Monogamy vs. Polyamory: A Philosophical Ramble for the Jaded

Tuesday, March 11. 2025.

Humans, that peculiar species known equally for inventing calculus, jazz music, and reality television, can’t agree on how to handle something as straightforward as love.

You’ve got monogamy, which society props up like the perfect IKEA shelf—promising sturdiness and elegance but prone to wobbling dangerously if not assembled just right.

Then there’s polyamory, monogamy’s free-spirited cousin who promises everyone at the party an emotional goodie bag filled with love, honesty, and occasionally uncomfortable truths.

Like all ambitious philosophies, both come with fine print, hidden fees, and potential meltdowns.

Monogamy: One Ring to Rule Them All?

Monogamy is easy to mock but tough to dismiss entirely.

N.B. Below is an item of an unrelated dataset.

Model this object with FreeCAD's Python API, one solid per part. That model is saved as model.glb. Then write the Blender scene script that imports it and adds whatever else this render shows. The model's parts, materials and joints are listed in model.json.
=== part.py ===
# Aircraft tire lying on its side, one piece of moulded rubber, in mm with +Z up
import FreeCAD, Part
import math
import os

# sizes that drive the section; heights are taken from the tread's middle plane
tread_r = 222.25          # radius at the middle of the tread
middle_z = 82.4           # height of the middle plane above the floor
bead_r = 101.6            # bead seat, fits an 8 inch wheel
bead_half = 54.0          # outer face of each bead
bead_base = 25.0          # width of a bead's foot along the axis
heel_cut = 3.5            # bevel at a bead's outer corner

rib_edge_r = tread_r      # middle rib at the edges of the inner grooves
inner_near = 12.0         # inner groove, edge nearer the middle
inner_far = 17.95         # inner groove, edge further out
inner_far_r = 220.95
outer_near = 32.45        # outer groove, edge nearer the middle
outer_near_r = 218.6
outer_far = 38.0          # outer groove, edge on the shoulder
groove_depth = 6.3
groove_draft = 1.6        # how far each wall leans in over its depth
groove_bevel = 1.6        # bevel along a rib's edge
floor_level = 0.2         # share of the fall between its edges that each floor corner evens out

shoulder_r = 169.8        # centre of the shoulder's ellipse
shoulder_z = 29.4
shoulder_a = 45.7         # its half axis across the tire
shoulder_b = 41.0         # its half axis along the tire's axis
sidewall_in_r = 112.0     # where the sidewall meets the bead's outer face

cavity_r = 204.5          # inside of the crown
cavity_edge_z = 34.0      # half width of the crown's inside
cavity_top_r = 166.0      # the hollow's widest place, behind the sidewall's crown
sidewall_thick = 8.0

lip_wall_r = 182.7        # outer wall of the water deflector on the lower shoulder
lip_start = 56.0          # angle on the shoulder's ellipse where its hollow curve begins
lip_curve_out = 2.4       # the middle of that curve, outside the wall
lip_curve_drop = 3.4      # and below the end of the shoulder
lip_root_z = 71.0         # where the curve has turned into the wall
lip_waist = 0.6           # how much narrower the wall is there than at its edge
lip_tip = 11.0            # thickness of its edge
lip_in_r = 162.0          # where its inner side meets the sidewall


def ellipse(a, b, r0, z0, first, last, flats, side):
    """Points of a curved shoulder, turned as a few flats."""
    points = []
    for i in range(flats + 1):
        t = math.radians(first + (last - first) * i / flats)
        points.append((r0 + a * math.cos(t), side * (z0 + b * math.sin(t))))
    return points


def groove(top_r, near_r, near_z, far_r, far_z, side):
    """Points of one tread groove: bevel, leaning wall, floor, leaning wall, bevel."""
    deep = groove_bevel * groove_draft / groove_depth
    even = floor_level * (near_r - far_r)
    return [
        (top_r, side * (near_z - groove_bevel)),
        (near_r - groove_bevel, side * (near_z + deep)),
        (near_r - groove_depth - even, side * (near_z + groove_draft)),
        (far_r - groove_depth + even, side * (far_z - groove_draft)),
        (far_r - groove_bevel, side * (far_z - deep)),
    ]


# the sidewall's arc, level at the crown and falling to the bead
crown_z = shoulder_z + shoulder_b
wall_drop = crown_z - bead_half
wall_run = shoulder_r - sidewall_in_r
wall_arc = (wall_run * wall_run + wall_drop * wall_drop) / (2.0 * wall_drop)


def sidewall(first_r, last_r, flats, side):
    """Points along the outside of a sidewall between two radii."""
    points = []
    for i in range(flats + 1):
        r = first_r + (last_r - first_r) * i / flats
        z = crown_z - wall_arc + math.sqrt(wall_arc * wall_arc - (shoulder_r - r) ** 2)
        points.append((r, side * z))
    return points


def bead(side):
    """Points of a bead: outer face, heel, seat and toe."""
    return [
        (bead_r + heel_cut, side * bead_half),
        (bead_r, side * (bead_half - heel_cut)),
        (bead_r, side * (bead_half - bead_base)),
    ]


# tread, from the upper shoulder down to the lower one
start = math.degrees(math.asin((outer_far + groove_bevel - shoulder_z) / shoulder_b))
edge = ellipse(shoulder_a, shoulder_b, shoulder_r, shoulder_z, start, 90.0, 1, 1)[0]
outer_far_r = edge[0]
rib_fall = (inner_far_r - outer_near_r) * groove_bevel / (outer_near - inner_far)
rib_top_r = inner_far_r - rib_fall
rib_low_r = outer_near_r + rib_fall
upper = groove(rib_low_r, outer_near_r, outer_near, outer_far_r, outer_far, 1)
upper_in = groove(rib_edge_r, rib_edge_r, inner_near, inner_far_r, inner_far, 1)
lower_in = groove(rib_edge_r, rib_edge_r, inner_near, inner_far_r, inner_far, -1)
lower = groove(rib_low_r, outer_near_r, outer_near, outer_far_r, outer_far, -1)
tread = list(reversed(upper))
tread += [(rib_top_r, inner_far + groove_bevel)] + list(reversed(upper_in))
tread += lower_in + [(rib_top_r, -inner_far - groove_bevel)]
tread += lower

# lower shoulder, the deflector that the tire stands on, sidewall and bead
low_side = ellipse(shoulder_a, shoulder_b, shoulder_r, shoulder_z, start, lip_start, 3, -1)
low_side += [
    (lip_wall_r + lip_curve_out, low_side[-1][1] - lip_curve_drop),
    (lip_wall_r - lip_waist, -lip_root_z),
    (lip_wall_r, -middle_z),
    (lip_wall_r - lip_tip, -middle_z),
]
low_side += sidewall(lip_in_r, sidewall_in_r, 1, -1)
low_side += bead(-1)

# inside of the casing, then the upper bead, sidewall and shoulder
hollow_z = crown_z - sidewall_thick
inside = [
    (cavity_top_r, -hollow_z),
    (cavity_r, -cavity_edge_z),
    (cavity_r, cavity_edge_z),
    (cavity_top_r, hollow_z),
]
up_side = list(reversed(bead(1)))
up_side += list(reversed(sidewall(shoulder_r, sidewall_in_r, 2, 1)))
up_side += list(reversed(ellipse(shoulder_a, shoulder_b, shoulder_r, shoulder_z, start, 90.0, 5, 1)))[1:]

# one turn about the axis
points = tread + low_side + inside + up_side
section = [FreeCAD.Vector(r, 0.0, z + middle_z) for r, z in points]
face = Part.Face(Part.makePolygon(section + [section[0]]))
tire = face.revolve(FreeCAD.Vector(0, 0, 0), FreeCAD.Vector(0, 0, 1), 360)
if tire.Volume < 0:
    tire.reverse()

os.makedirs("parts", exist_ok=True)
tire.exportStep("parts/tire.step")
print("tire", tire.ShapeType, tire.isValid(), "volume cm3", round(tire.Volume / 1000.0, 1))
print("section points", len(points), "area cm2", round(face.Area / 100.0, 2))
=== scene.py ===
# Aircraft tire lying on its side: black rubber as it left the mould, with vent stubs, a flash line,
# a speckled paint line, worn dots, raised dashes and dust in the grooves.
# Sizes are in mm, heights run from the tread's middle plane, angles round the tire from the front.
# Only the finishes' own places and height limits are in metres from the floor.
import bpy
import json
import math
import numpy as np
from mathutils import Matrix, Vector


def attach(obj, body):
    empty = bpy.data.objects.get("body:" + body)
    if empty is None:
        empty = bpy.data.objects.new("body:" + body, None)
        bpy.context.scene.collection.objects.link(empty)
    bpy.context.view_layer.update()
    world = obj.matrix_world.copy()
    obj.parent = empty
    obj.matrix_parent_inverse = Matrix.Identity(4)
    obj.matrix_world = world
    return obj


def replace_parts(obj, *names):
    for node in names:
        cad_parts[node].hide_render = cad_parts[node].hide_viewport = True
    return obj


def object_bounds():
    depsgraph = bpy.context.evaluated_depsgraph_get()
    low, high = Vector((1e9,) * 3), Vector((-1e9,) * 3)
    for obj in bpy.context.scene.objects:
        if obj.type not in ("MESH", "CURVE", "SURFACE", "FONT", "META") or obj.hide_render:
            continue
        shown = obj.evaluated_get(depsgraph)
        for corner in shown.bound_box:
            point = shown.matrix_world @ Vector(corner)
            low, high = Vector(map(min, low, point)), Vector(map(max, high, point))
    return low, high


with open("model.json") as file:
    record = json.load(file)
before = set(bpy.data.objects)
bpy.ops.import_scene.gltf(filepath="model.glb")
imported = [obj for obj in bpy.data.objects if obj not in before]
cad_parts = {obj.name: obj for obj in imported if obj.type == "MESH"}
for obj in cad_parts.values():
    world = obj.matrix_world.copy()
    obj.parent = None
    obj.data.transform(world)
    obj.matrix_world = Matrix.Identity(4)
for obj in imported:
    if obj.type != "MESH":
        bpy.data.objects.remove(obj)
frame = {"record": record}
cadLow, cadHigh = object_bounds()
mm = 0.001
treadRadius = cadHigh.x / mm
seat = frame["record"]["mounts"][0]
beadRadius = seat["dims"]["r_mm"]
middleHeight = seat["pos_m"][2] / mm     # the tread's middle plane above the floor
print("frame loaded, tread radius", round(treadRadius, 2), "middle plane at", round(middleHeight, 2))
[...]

Alain de Botton, who spends considerable time philosophically shrugging about human disappointments, points out that monogamy offers stability tempered by compromise—a kind of romantic realism.

Science supports this cautious enthusiasm: John Gottman's research affirms that stable commitments help people sleep better at night, literally and figuratively. Yet monogamy also feels suspiciously like emotional real estate, complete with property lines, fences, and the occasional "KEEP OUT" sign.

Secure attachment sounds lovely until it becomes mandatory attendance at your partner’s third cousin’s wedding in Akron.

Polyamory: Brave New Love or Emotional CrossFit?

Polyamory claims to solve love's scarcity problem by asserting that love is abundant—like kale smoothies or subscription streaming services.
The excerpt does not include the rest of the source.